Women flocking to missions in record numbers after a change in church policy.

ByABC News
January 27, 2015, 12:39 PM

— -- The mission has traditionally been a rite of passage for young Mormon men, often recognizable by their trademark white button-down shirts and dark suits, as they roam neighborhoods across the world looking for converts.

Now their female counterparts are flocking to missions in record numbers after a subtle, yet critical, change in church policy lowered the age minimum from 21 to 19 for the women, known as sisters.

“Each of my sisters were married by the time they were 19 or 20,” said Sister Rachel Thomson, 24, from Hamilton, New Zealand. “They didn't have the opportunity to go when they turned 21.”

The Church announced another policy change Tuesday, saying it will now support national and local anti-discrimination laws for the LGBT community, if those laws also follow church doctrine.

In a community where women tend to marry and start families earlier than is today’s norm, that two-year shift for female missionaries -- along with the message that it sends -- seems to have made a big difference. Church leadership has said that women do not have the same mandate as men to become missionaries, but that they are welcome.

“I was 18 when it happened,” said Sister Harley Buxton, 20, from LaVerkin, Utah. “But I turned 19 and then 17 days later, I went to missionary training center.”

There are now more than 22,000 women serving on missions, making up more than a quarter of all missionaries, according to The Church of Jesus Christ of Latter-day Saints, as the church is officially called.
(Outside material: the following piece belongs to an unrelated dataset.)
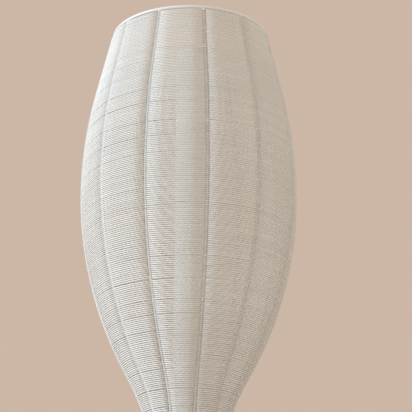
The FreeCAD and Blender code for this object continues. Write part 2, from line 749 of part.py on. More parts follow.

The number of sister missionaries has nearly tripled since the age minimum was lowered in October 2012.

“Women have always been the powerhouse of the church,” said Sister Thomson.

“Nightline” was given a rare glimpse inside the lives of six sister missionaries from three different continents all serving on a mission in Florida. All are the first women in their families to go on a mission.

“Inside I really hoped that I would go to the States,” said Sister Anne Sofie Kreiberg, 21, from Denmark. “When I opened my call, I just felt calm.”

The missionaries work in pairs. Her partner, Sister Thomson, came from New Zealand, where she said her grandparents were once converted by missionaries.

As they walked around a neighborhood in suburban Orlando, the sister missionaries bumped into a man they had previously met and to whom they had given a copy of the Book of Mormon, one of the faith’s sacred texts. When they asked him if he had read it, he responded, “I have not cracked it open yet.”

“Apparently the statistics say that, for every 1,000 doors you knock, you might have one convert,” Sister Thomson said. “I think it builds a lot of character. Rejection isn't easily handled by anyone.”

Part of their mission work involves community service, which they say is about emulating Jesus’ life and not specifically about looking for converts. They take on even menial jobs with surprising enthusiasm.

“I cleaned someone’s bathtub one time,” said Sister Janni Collins, 21, of Oroville, California. “It was actually a really cool experience.”

The missionaries also hold teaching appointments where they talk to people who are interested in exploring the faith. During Nightline’s visit with the missionaries, Sisters Kreiberg and Thomson ate dinner alongside one such man, Richard Santana, at the home of a local Mormon family. Sister Kreiberg had originally met him by a mailbox. Santana said that the fact that he was approached by a female missionary was far from a negative.

“Always I’m going to respond to a woman,” Santana said. “I’m a man.”